Here’s an idea though. Maybe the reocurring idea of floating a baby down a river, is just a way to get rid of it, without killing the baby and making it someone else’s problem? Moses’s mother didn’t want to kill him, neither did a mother from a Persian version of the story (she was espescially sad). I don’t have the texts of the other ones so I can’t say.
It makes one wonder how much of the OT(especially the Pentateuch) is metaphor and how much is reality? I guess I have a lot to learn.
why would you conclude that metaphor is detached from reality?
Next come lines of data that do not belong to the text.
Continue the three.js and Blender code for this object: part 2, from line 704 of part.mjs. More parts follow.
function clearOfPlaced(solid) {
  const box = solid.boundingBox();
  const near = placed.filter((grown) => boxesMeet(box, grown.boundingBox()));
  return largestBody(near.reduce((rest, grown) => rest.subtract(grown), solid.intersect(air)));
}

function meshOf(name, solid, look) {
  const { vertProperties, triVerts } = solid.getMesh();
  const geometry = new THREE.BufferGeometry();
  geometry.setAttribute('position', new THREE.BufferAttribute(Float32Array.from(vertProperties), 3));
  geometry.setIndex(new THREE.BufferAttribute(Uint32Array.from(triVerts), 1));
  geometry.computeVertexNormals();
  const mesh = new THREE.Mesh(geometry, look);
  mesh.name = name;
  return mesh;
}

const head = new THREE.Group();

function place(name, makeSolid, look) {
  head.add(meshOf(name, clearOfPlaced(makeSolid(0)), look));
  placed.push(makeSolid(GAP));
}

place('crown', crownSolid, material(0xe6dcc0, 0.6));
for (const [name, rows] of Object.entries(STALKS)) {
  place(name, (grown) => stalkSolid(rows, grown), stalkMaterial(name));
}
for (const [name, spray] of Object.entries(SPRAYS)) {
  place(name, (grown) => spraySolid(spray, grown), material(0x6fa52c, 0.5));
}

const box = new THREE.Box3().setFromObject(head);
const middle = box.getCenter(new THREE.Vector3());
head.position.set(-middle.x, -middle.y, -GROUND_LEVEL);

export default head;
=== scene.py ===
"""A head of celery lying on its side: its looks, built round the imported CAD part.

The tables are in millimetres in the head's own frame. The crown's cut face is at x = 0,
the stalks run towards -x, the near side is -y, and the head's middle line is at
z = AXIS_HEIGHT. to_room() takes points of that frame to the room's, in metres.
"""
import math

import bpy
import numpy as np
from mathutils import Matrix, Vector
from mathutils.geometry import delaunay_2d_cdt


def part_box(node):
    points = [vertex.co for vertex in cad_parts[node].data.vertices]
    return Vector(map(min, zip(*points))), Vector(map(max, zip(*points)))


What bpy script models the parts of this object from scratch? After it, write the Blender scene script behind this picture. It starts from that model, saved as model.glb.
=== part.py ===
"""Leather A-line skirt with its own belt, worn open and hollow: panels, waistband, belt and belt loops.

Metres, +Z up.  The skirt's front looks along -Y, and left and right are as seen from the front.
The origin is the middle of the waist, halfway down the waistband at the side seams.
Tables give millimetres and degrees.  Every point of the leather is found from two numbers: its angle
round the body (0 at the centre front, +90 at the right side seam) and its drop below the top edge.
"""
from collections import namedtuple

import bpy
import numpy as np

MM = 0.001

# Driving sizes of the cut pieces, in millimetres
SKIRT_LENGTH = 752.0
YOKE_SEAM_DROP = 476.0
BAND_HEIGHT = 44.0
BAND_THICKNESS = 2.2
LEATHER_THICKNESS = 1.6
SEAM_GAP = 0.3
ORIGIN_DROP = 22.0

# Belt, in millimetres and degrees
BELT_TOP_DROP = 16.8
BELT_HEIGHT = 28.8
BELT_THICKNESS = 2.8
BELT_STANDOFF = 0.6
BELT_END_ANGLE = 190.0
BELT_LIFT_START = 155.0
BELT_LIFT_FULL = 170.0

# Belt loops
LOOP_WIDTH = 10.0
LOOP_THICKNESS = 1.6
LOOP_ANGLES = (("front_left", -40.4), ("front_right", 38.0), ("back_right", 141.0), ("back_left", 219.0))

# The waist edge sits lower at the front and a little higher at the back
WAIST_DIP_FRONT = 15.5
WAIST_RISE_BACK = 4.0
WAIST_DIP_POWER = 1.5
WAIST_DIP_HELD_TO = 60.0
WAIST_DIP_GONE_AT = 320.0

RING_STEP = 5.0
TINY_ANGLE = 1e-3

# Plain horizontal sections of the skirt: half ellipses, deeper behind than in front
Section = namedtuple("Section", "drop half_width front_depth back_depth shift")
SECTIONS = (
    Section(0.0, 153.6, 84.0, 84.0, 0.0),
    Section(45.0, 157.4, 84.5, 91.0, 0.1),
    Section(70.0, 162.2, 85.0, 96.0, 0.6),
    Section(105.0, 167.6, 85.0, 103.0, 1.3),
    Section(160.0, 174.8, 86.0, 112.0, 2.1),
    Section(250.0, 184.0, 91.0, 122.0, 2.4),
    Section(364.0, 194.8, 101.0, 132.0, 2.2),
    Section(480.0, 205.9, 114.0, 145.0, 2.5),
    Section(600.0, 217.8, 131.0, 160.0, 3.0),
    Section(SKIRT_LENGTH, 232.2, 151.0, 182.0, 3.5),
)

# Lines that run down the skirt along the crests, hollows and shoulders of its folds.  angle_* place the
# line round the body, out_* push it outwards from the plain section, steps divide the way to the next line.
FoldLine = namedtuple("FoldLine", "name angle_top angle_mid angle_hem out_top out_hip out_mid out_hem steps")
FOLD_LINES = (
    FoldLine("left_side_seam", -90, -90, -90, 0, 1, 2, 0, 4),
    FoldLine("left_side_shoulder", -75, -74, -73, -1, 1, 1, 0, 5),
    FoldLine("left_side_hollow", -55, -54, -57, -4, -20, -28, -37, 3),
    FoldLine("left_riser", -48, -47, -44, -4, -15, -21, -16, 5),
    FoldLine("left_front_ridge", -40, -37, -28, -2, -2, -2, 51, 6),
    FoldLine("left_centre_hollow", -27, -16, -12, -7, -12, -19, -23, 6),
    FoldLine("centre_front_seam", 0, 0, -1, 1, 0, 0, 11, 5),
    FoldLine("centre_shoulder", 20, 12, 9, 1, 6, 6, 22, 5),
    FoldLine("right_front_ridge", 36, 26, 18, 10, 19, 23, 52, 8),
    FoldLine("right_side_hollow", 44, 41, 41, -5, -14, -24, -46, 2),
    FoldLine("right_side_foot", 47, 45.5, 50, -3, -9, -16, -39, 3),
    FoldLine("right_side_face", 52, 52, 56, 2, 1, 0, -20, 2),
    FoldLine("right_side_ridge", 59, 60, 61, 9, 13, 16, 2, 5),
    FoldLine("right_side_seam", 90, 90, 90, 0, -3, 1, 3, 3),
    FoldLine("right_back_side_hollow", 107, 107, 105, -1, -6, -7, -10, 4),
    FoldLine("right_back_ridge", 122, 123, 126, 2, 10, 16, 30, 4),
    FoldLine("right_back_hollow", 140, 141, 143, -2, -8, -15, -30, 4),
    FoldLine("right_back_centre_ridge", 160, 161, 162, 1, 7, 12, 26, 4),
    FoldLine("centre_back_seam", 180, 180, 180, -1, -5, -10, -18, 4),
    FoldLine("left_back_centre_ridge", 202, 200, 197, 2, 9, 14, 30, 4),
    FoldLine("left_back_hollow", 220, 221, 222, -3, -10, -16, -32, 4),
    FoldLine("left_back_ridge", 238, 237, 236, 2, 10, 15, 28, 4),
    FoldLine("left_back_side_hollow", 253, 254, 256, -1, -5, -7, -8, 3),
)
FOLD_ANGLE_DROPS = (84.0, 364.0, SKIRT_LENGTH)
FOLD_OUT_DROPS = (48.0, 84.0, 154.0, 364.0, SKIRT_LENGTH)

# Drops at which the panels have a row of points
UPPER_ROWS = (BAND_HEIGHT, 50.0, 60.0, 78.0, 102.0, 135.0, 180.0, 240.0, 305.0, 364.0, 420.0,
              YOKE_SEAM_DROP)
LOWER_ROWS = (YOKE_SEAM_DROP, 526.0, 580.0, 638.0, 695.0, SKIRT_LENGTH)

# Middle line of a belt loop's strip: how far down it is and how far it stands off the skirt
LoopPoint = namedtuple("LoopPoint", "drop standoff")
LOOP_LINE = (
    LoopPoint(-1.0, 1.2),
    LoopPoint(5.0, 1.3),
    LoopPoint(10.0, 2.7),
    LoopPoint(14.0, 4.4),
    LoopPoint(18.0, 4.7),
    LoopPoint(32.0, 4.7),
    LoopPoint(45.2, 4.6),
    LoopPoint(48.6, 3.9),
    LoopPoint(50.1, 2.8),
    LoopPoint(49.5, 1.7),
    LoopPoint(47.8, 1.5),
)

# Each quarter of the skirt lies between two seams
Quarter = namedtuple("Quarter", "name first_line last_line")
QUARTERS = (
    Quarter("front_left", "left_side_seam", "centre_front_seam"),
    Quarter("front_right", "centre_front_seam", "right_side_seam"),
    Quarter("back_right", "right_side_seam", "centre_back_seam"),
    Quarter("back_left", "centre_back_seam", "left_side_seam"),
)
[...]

I am extremely late to the conversation here, given I am recently new to Dr. Michael Heiser’s ministry. However, I ran through the article and it seems to note that the No 12 and 32 are the oldest motifs(which are in fact Sargon and Moses). Am I reading this accurately? If that is the case, does this make Moses the oldest version of this motif? What is the impact of this if Moses story was in fact myth? From reading the differences in the article, the background to Exodus, seems to be more of an historical account than the additional stories(which do not necessarily seem as similar).
Also, I just finished your I Dare Not To book, making my way through your collection now and I like the difference regarding Moses story as a whole. It seems to me that a majority of the accounts in the Bible tend to do that with their ANE neighbors.
So, I guess, i would ask is Moses the oldest known account of this? Where does scholarship stand on this?
As an off topic question, regarding Mosaic Authorship. Would Moses have known Hebrew?